The Beautiful and Damned ~ A Capsule Book Review by Allen Kopp
In college literature classes, we learned that there are about seven basic themes in all of literature and that nearly all great novels incorporate all seven of them. One of these themes is “the fall” or “fall of man.” F. Scott Fitzgerald’s second novel, The Beautiful and Damned (published in 1922), is an example of the theme of “the fall.” It concerns the young and doomed (by his own hand, by his own frailty) fictional character known as Anthony Patch. Anthony is young in the early years of the twentieth century. He is of the privileged class. He attends Harvard University and is the heir to a considerable fortune, being the only living relative of his grandfather, Adam Patch. We don’t learn how Adam Patch made all his millions, only that he is a “reformer.” From that word, we can deduce that he’s moralistic and Puritanical.
Anthony meets a debutante named Gloria Gilbert and falls in love with her. Gloria’s beauty is the wellspring of her shallowness and self-centeredness. Her beauty and desire for social status are all she has going for her. Men are, of course, drawn to her, but that’s because they’re shallow. We know that when she gets older and her looks begin to fade, she will be finished. Anthony persuades Gloria to marry her; she is easily persuaded because one day he will be very rich. The two of them are happy for a while, at least a few years, but Anthony discovers that marrying Gloria was the worst thing he ever did.

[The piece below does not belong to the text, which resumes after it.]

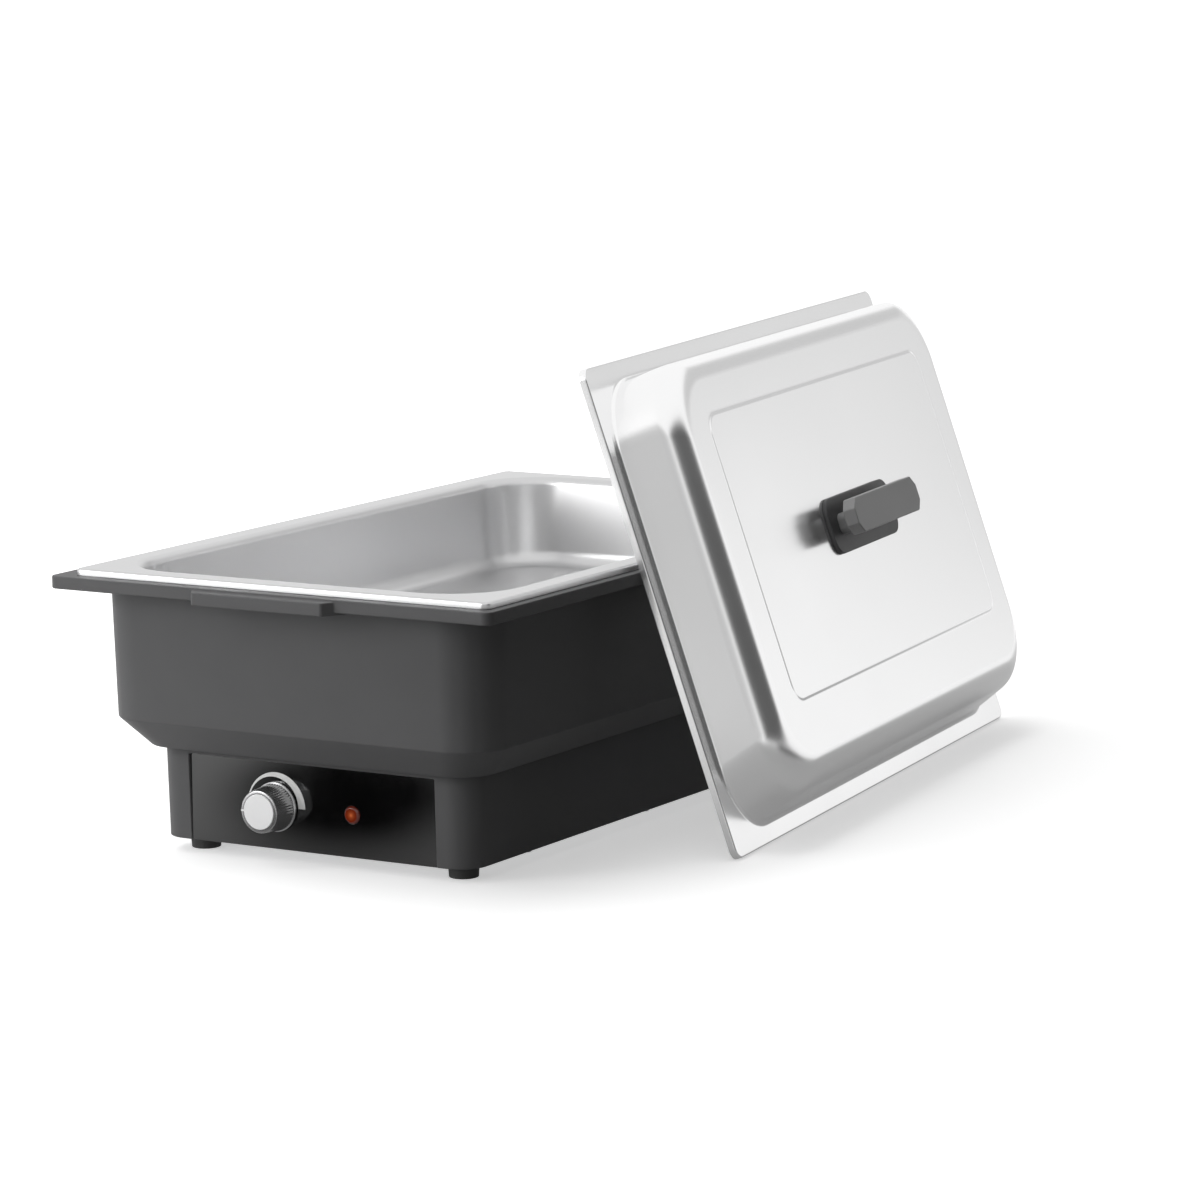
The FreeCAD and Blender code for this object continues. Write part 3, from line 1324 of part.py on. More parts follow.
def handle_grip():
    """The grip: an eight-sided bar, bevelled on its outer edges, moulded in one with its two posts."""
    low = f"{FIELD_TOP} + handle_plate_thickness + grip_gap"

    def octagon(body, name, set_in, level):
        """The bar's outline, set in by a distance."""
        x, y, c = f"(bar_length / 2 - {set_in})", f"(bar_width / 2 - {set_in})", "bar_corner"
        corners = [
            (f"-({x} - {c})", f"-{y} + field_shift"), (f"{x} - {c}", f"-{y} + field_shift"),
            (x, f"-({y} - {c}) + field_shift"), (x, f"{y} - {c} + field_shift"),
            (f"{x} - {c}", f"{y} + field_shift"), (f"-({x} - {c})", f"{y} + field_shift"),
            (f"-{x}", f"{y} - {c} + field_shift"), (f"-{x}", f"-({y} - {c}) + field_shift"),
        ]
        return polygon_outline(body, name, corners, level)

    body = new_body("grip_bar")
    lower = octagon(body, "grip_bar_lower", "0", low)
    waist = octagon(body, "grip_bar_waist", "0", f"{low} + bar_thickness - bar_bevel")
    upper = octagon(body, "grip_bar_upper", "bar_bevel", f"{low} + bar_thickness")
    loft = body.newObject("PartDesign::AdditiveLoft", "grip_bar_loft")
    loft.Profile = lower
    loft.Sections = [waist, upper]
    loft.Ruled = True
    document.recompute()
    posts = [
        box(f"grip_post_{i}", "post_length", "post_width", "grip_gap + 1", x, y,
            f"{FIELD_TOP} + handle_plate_thickness")
        for i, (x, y) in enumerate(HANDLE_POSTS)
    ]
    pilots = [
        cylinder(f"grip_pilot_{i}", "handle_screw_radius", "handle_screw_depth", x, y,
                 f"{FIELD_TOP} + handle_plate_thickness - 1")
        for i, (x, y) in enumerate(HANDLE_POSTS)
    ]
    keep_on_lid("handle_grip", cut("handle_grip", join("grip_solid", [body] + posts), pilots))


def handle_fasteners():
    """The two screws that come through the lid from inside, and their washers."""
    screws = []
    washers = []
    seat = f"{FIELD_TOP} - lid_sheet"
    for i, (x, y) in enumerate(HANDLE_POSTS):
        disc = cylinder(f"washer_disc_{i}", "washer_radius", "washer_thickness", x, y,
                        f"{seat} - washer_thickness")
        bore = cylinder(f"washer_bore_{i}", "handle_screw_radius + screw_gap", "drill_length", x, y,
                        f"{seat} - 4")
        washers.append(cut(f"washer_{i}", disc, [bore]))
        head = cylinder(f"handle_head_{i}", "handle_screw_radius + 2.2", "screw_head_height", x, y,
                        f"{seat} - washer_thickness - screw_head_height")
        length = "washer_thickness + lid_sheet + handle_plate_thickness + handle_screw_depth - 3"
        shank = cylinder(f"handle_shank_{i}", "handle_screw_radius", length, x, y,
                         f"{seat} - washer_thickness")
        screws.append(join(f"handle_screw_{i}", [head, shank]))
    keep_on_lid("handle_screws", group("handle_screws", screws))
    keep_on_lid("handle_washers", group("handle_washers", washers))


# The whole dish
upper_housing()
lower_base()
housing_screws()
bottom_plate()
bottom_screws()
feet()
water_tank()
tank_seal()
heat_plate()
heating_element()
reflector_tray()
tray_spacers()
tank_nuts()
thermal_cutout()
control_panel()
panel_scale()
pilot_lamp()
thermostat()
thermostat_shaft()
knob()
cord_gland()
terminal_block()
internal_wires()
gn_pan()
lid_shell()
handle_plate()
handle_grip()
handle_fasteners()

document.recompute()

for thing in document.Objects:
    if "Invalid" in thing.State or "Error" in thing.State:
        raise RuntimeError(f"{thing.Name} did not compute: {thing.State}")
for part in PARTS:
    if part.Shape.isNull() or not part.Shape.isValid() or not part.Shape.Solids:
        raise RuntimeError(f"{part.Label} has no valid solid")

os.makedirs("parts", exist_ok=True)
for part in PARTS:
    part.Shape.exportStep(f"parts/{part.Label}.step")
    print(part.Label, len(part.Shape.Solids), round(part.Shape.Volume, 1))
print("lid origin", lid_placement().Base, "lid outward", lid_axes()[2])
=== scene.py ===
import json
import math

import bmesh
import bpy
from mathutils import Matrix, Vector


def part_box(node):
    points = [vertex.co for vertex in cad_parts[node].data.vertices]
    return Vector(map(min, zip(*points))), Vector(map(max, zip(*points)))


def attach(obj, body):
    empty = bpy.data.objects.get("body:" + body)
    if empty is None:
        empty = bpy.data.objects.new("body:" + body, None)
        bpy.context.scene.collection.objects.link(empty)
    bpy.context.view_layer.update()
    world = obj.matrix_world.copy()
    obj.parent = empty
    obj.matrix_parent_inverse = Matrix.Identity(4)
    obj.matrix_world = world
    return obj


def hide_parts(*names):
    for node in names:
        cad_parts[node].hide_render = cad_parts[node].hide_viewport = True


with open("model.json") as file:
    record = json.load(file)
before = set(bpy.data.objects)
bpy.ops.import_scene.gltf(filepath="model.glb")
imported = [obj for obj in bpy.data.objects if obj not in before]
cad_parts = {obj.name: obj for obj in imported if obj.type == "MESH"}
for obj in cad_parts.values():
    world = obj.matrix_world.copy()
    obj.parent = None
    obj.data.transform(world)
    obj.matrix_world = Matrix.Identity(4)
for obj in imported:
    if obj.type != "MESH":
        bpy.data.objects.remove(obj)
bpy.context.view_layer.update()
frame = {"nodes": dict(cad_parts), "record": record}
nodes = frame["nodes"]
MM = 0.001

# Camera, fitted to the pan's rim and the housing's corners
CAMERA_PLACE = (1.8382, -2.8398, 0.6911)
CAMERA_YAW, CAMERA_PITCH, CAMERA_ROLL = (math.radians(angle) for angle in (-31.688, 9.188, 0.908))
CAMERA_LENS, SENSOR_WIDTH, CAMERA_REACH = 148.57, 36, 50


def place_camera():
    ahead = Vector((
        math.sin(CAMERA_YAW) * math.cos(CAMERA_PITCH),
        math.cos(CAMERA_YAW) * math.cos(CAMERA_PITCH),
        -math.sin(CAMERA_PITCH),
    ))
    right = Vector((math.cos(CAMERA_YAW), -math.sin(CAMERA_YAW), 0))
    down = ahead.cross(right)
    turned_right = right * math.cos(CAMERA_ROLL) + down * math.sin(CAMERA_ROLL)
    turned_down = down * math.cos(CAMERA_ROLL) - right * math.sin(CAMERA_ROLL)
    data = bpy.data.cameras.new("photo_camera")
    data.lens = CAMERA_LENS
    data.sensor_width = SENSOR_WIDTH
    data.clip_end = CAMERA_REACH
    camera = bpy.data.objects.new("photo_camera", data)
    bpy.context.scene.collection.objects.link(camera)
    axes = Matrix((turned_right, -turned_down, -ahead)).transposed()
    camera.matrix_world = Matrix.Translation(CAMERA_PLACE) @ axes.to_4x4()
    bpy.context.scene.camera = camera


place_camera()


# Shader building

def input_named(node, name):
    """The socket in use, of those that a node keeps under one name."""
    return [socket for socket in node.inputs if socket.name == name and socket.enabled][0]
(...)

It seems that old Adam Patch will never die. Anthony could get a job, but all he does is wait around for years for the big day when the old man dies and leaves him all his money. Anthony and Gloria are a socialite couple. They throw parties (or attend parties that other people give) every night. Drinking all the time, Anthony becomes an alcoholic, if he wasn’t already one. Gloria and Anthony have only limited money that they get from their investments but—not to worry—when Anthony gets his millions all will be well. The longer they wait for the money, the more they get on each other’s nerves. They begin to hate each other and their marriage deteriorates.
One night in summer old Adam Patch decides to pay an impromptu call on his grandson and his wife at the house they’re renting. On that night, Anthony and Gloria happen to be “entertaining” guests with drinking, dancing and raucous fun. Adam Patch is appalled at what he sees (people drunk out of their senses, dancing in their underwear). He dies soon enough, but when he does Anthony discovers that he has disinherited him, leaving all his money to servants. Anthony contests the will, being forced to retain an expensive lawyer, but he isn’t given much hope that the case will go his way in court.

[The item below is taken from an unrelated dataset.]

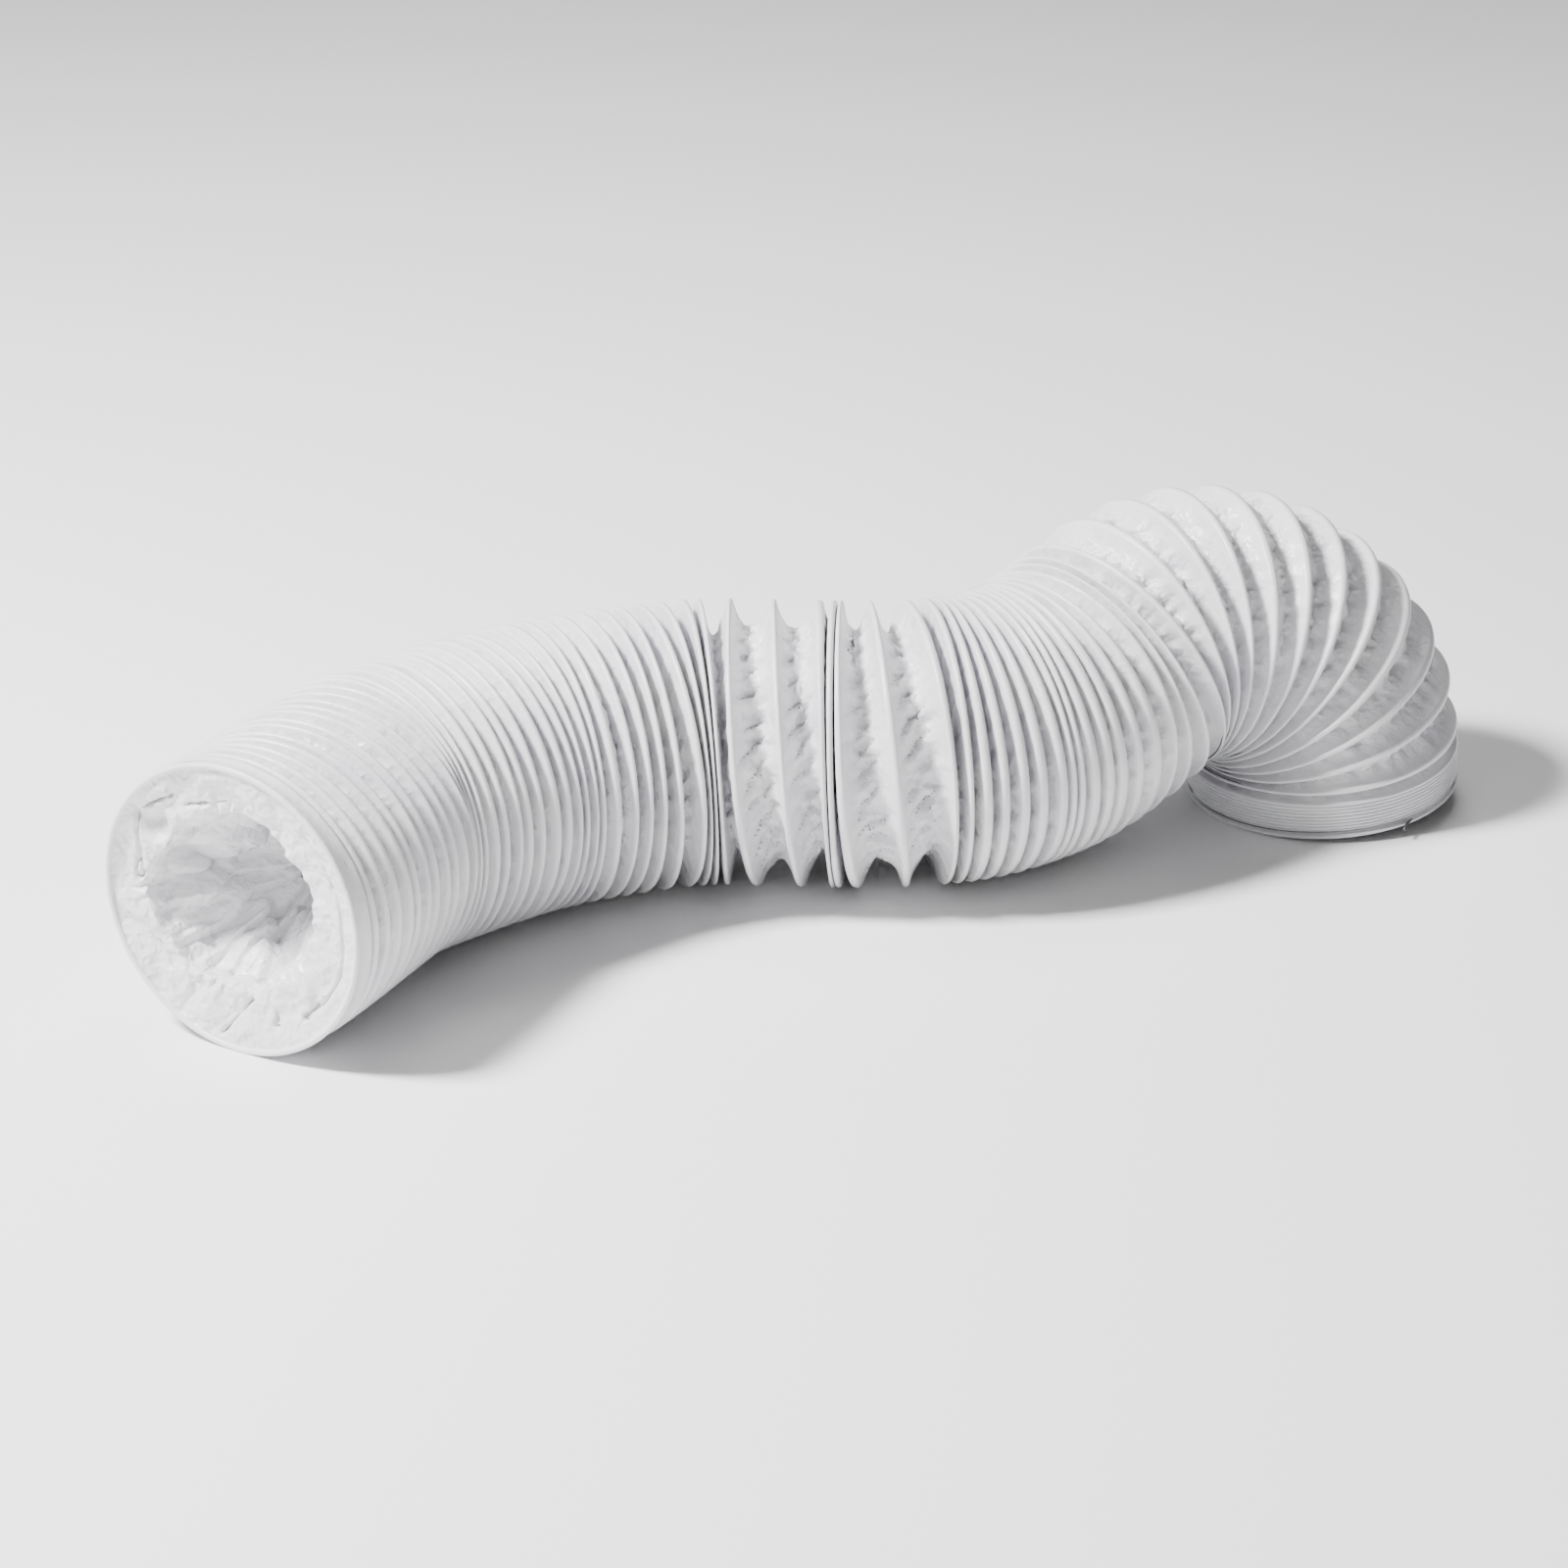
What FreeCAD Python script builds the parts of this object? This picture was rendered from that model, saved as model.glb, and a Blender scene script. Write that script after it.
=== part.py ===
"""Flexible air duct: a pleated film hose on a helical spring wire, lying in an S with its far end turned down.

All lengths are millimetres and all angles degrees. The duct is walked from its front mouth to its rear
mouth along one centreline of circular arcs. It is divided into rigid groups of turns, with a short
straight gap between neighbouring groups where the pleats bend or slide. Each group is a pleated film
wall, the turns of wire inside that wall and, except in the first group, a narrower film sleeve that
reaches across the gap into the group in front of it, so the air path stays closed.
"""
import FreeCAD, Part
import math
import os

Vector = FreeCAD.Vector

# Driving dimensions of the film wall, seen across the duct.
CREST_RADIUS = 52.0
VALLEY_RADIUS = 47.0
SPIGOT_BORE_RADIUS = 50.2
SLEEVE_OUTER_RADIUS = 44.8
SLEEVE_INNER_RADIUS = 43.6
SLEEVE_WEB = 2.0
FRONT_CUFF_LENGTH = 10.0
REAR_CUFF_LENGTH = 8.0

# The folded-in film hem that half closes the front mouth.
HEM_THICKNESS = 1.2
HEM_DEPTH = 5.0
HEM_SETBACK = 0.6
HEM_OPENING_RADIUS = 34.0
HEM_OPENING_RISE = 7.0

# The spring wire.
WIRE_RADIUS = 0.5
HELIX_CORNER_RADIUS = 51.8
HELIX_FLAT = 1.9
TIGHT_BEND_RADIUS = 76.0
POINTS_PER_TURN = 16
WIRE_END_MARGIN = 0.8
FIRST_TURN_ANGLE = 136.0
CUT_END_LENGTH = 11.0
CUT_END_FLARE = 24.0

# The centreline: where the front mouth's rim stands, and which way the duct sets off from it.
START_POINT = Vector(-199.1, -124.6, CREST_RADIUS)
START_HEADING = 60.0

# Gaps between groups, and how far a sleeve reaches into the group in front.
GAP = 7.0
HINGE_REACH = 8.0
SLIDE_REACH = 19.0
SLIDE_CLOSING = 5.0
REACH_MARGIN = 1.5

# Groups from front to rear. Each arc is (length, turn to the left, lift upwards). The joint is the one
# between this group and the next: side and lift are hinges, slide is a stretch of the pleats.
GROUPS = [
    {"arcs": [(FRONT_CUFF_LENGTH, 0, 0), (20, 5, 0)], "joint": "side"},
    {"arcs": [(27, 0, 0)], "joint": "slide"},
    {"arcs": [(27, -22, 0)], "joint": "side"},
    {"arcs": [(27, -3, 0)], "joint": "lift"},
    {"arcs": [(27, -14, 0)], "joint": "side"},
    {"arcs": [(27, -8, 0)], "joint": "slide"},
    {"arcs": [(27, -21, 0)], "joint": "side"},
    {"arcs": [(27, 0, 0)], "joint": "slide"},
    {"arcs": [(27, 13, 0)], "joint": "side"},
    {"arcs": [(22, 18, 6)], "joint": "side"},
    {"arcs": [(22, 17, 6)], "joint": "lift"},
    {"arcs": [(21, -8, 13)], "joint": "side"},
    {"arcs": [(36, -19, -29), (38, -7, -38), (41, 3, -42)], "joint": "slide"},
    {"arcs": [(3, 0, 0), (REAR_CUFF_LENGTH, 0, 0)], "joint": None},
]

# What is added to a film node's name for each arc of its group.
ELBOW_NAMES = ["", "_middle", "_rear"]

# Turns of the wire from front to rear: (number of turns, pitch along the centreline).
TURN_RUNS = [
    (6, 5.4), (7, 6.4), (8, 5.7), (7, 6.3),
    (2, 7.2), (3, 8.2), (1, 5.6), (1, 12.6), (1, 17.0), (1, 15.0), (2, 3.2), (2, 12.8), (1, 5.6),
    (14, 4.3),
    (16, 9.2),
    (9, 2.6),
]


class Frame:
    """A point on the centreline with its forward, left and up directions."""

    def __init__(self, point, forward, left):
        self.point = point
        self.forward = forward
        self.left = left
        self.up = forward.cross(left)

    def offset(self, across, upwards, along=0.0):
        return self.point + self.left * across + self.up * upwards + self.forward * along


def bend_of(frame, turn, lift):
    """The axis direction of a bend, its angle in degrees and the direction of its centre."""
    angle = math.hypot(turn, lift)
    if angle == 0:
        return None, 0.0, None
    axis = (frame.up * turn - frame.left * lift) * (1 / angle)
    inwards = (frame.left * turn + frame.up * lift) * (1 / angle)
    return axis, angle, inwards


def bend_centre(frame, arc):
    length, turn, lift = arc
    _, angle, inwards = bend_of(frame, turn, lift)
    return frame.point + inwards * (length / math.radians(angle))


def advance(frame, arc, share=1.0):
    """The frame after the given share of an arc."""
    length, turn, lift = arc
    axis, angle, _ = bend_of(frame, turn, lift)
    if axis is None:
        return Frame(frame.point + frame.forward * (length * share), frame.forward, frame.left)
    rotation = FreeCAD.Rotation(axis, angle * share)
    centre = bend_centre(frame, arc)
    point = centre + rotation.multVec(frame.point - centre)
    return Frame(point, rotation.multVec(frame.forward), rotation.multVec(frame.left))


def walk_groups():
    """Lay the groups out along the centreline, and list every arc and gap in order."""
    heading = math.radians(START_HEADING)
    forward = Vector(math.cos(heading), math.sin(heading), 0)
    left = Vector(-math.sin(heading), math.cos(heading), 0)
    frame = Frame(START_POINT, forward, left)
    station = 0.0
    pieces = []
    for number, group in enumerate(GROUPS, start=1):
        group["name"] = "%02d" % number
        group["start"] = station
        group["frames"] = []
        for arc in group["arcs"]:
            group["frames"].append(frame)
            pieces.append((station, arc, frame))
            frame = advance(frame, arc)
            station += arc[0]
        group["end"] = station
        group["end_frame"] = frame
        if group["joint"]:
            gap = (GAP, 0, 0)
            group["joint_frame"] = advance(frame, gap, 0.5)
            pieces.append((station, gap, frame))
            frame = advance(frame, gap)
            station += GAP
    return pieces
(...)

So, Anthony and Gloria wait out a lengthy court case, with no reason to believe they will win it in the end. Anthony continues his drinking, his money problems get worse, and he and Gloria become more alienated from each other. While World War I rages, Anthony is drafted into the army. He ends up in a miserable training camp in Mississippi and it’s while he’s there that he begins an affair with a local girl named Dot. For Anthony it’s just a little fling while he’s away from home, but for Dot it’s all or nothing. She proclaims her love for him, suggesting that she might kill herself if for any reason he should happen to leave her. She knows that Anthony has a wife back in New York, but she doesn’t care very much, believing that he will choose her (Dot) over his wife. It’s while Anthony and his unit are waiting to be shipped to France that Germany surrenders and the war ends. Dot isn’t giving Anthony up without a fight, though.
After Anthony’s stint in the army, he returns to Gloria and things only continue to get worse between them. The suit he filed to contest his grandfather’s will isn’t going anywhere and Anthony and Gloria are down on their heels. They don’t know what they are going to do for money. Neither one of them will consider going to work and earning any honest dough. They drink and quarrel, as their friends and their hopes abandon them. Anthony becomes completely unraveled and degrades and humiliates himself. But, wait a minute! The court case is still pending! Is there any chance, even a slim one, that it might still go Anthony’s way, since public sentiment has turned against “reformers” because of Prohibition?
Almost more than any other American writer of the twentieth century, F. Scott Fitzgerald was a chronicler of his age, the World War I era, the years leading up to the war, the 1920s, Prohibition, and the “Jazz Age.” We get a vivid impression, though his books and stories, of what it was like to be alive in those days that were so different from our own. Of course, a hundred years’ passage of time has romanticized the era. Maybe in 2116, people will have a romanticized view of 2016 because they didn’t live it and couldn’t possibly know what it’s like with its leaf blowers (I hear one now), cell phones, microwave ovens, computers and political lunacy.
The Beautiful and Damned, if not a great a novel, is certainly a very good one, with a strong story, vivid characters and a strong sense of time and place. Where else could we learn about New York “café society” in the years before, during and after World War I? (Through Fitzgerald’s descriptions, we see the New York streets, the park, the buildings and the trees around Anthony Patch’s apartment.) The story of Anthony Patch and his lovely bride Gloria, we are told in background material, parallels the real-life story of Fitzgerald’s tumultuous relationship with his wife, Zelda Fitzgerald. Plenty of heartache to go around.